ATHOS DAĞI VE YARIMADASI: Bu yerin belirgin bir özelliği vardır. Buraya kadınlar giremiyor. Tamamıyla tapınma için adanmış olan Athos Dağı, İstanbul Patriğine bağlanmış olan özerk bir bölgedir. Burada sadece keşişlerle çalışanlar vardır. Bunun yanında UNESCO Dünya Mirasları Listesindeki bölgede 24 tane birbirinden bağımsız olan manastır bulunur. Bu manastırlar Hıristiyanlığın ilk dönemlerinde inzivaya çekilmek amacıyla yapılmış. Bu derece yüksek yerlerde yapılmalarının sebebi ise, insanların Tanrı’ya daha yakın olmak istemeleridir. Kayaların üstünde kurulmuş olan manastırlara o dönemde iple yapılan filelerle çıkılıyormuş. Daha sonradan merdivenle çıkılmaya başlanmıştır. Buradaki rahipler oldukça güzel şaraplar yapmaktadır. Buraya gidecek olan erkekler bu şaraplardan mutlaka tatmalıdır. Burasının ilginç bir deneyim olacağı kesin, ama sadece erkekler için. Ayrıca buraya günlük 100 tane Ortodoks erkek ziyaretçi alınmakta, 10 tane de Ortodoks olmayan erkek ziyaretçiler alınmaktadır. Hem denizden faydalanacağınız, hem de kültürel açıdan iyi bir deneyim olacaktır.
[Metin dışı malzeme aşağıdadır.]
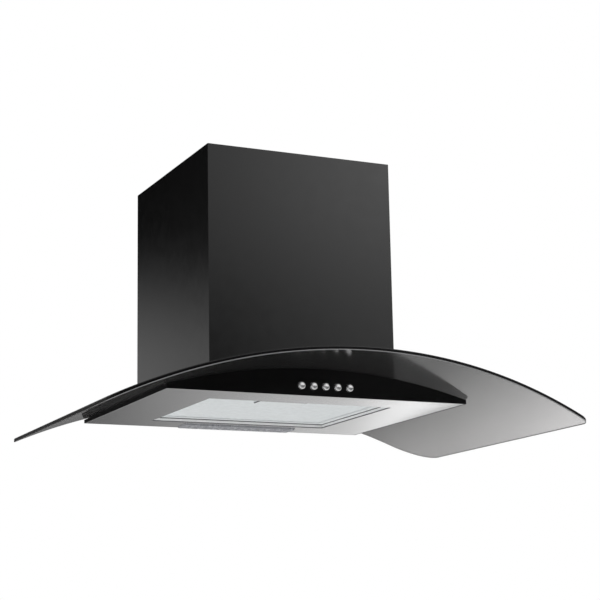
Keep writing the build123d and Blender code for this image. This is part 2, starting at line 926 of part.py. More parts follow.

PLAJLAR: Bölgenin plajlarını sizlere hiç anlatmayalım. Çünkü plajları mutlaka kendiniz görmelisiniz. Kumlarının üzerinde yürümesi bile keyif vericidir. Buradaki denizi, kumu başka bir yerde görebilmeniz oldukça zordur. Bölgedeki Kalamitsi Plajı, Karidi plajı, Kalogria Plajı, St. John’s Plajı, Sarti Plajı, Platanitsi Plajı, Orange Plajı ve Lagomandra Plajı gibi plajlar kumu ve deniziyle sizleri çekecek, ayrılmayı bile istemeyeceğiniz yerlerdir. Plajlardaki beyaza çalan mavi renge, palmiye ağaçlarına ve çevredeki ormanlara hayran kalacaksınız. Buradaki plajlara genellikle giriş ücreti ödemezsiniz. Özellikle Karidi gibi sığ plajlar çocukları olan ailelere uygundur.
ARNEA: Bu yer eski bir Osmanlı köyüdür. Halkidiki’ye gidenlerin mutlaka görmesini tavsiye ederiz. Köyün konumu deniz seviyesinden yaklaşık 700 mt yüksekliktedir. Burada Osmanlılar zamanından kalmış 160 ev vardır. Bu evlerin bazıları orijinal haliyle korunmuştur. Bazılarında restorasyon çalışmaları yapılmıştır.